1)     Is the marginal revenue less than or greater than the marginal cost at q = n? Explain.

Marginal revenue is less then the marginal cost. The company Is loosing money, because it continues to produce more daily then it makes in profit.

2)     Is the number of units sold daily (q =n) after or before the break-even point? What does this mean?

The units sold daily is after the break even point, meaning that the company is experiencing losses.

3)     If production is increased by one extra quantity per day (i.e. if q = n + 1)) will the company continue to make money? Explain. (be sure to reference the formulas R(q + 1) – R(q) and C(q + 1) – C(q) in your explanation)

No, the company will lose more money. It needs to stop producing as many units daily.

4)     At q = n, does an increase of production increase or decrease the average cost for the company?

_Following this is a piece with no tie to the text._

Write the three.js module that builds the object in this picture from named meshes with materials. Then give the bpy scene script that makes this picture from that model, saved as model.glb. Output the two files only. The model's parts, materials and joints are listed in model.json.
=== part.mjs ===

An increase of production would increase the average cost at q = n.

5)     Explain whether increasing or decreasing average costs would be better for the company.

Decreasing average costs would be better for the company. But this has to be compared to the profit of the company – for example, if the price of the product you are selling is very popular, and it is going up at a greater rate then the average cost is going up, then this is fine because you will be making a greater profit. This is not the case in this company though.

(Part four)

1.     Provide an analysis of how you think the company will do over the next five years based on all of the information you have gathered from your experiment. 

The company is going to tank because the costs outweigh the revenues and the company will not be able to recover from the losses they have sustained

2.     In other words, explain whether or not you think the company will thrive, struggle, or tank within the next five years.  Give mathematical and economic/social reasoning for your explanations.

The company is going to tank within the next five years.  The reason for this is because it is producing its overall variable costs are way to high, and they are not making enough revenue for them to continue making their products.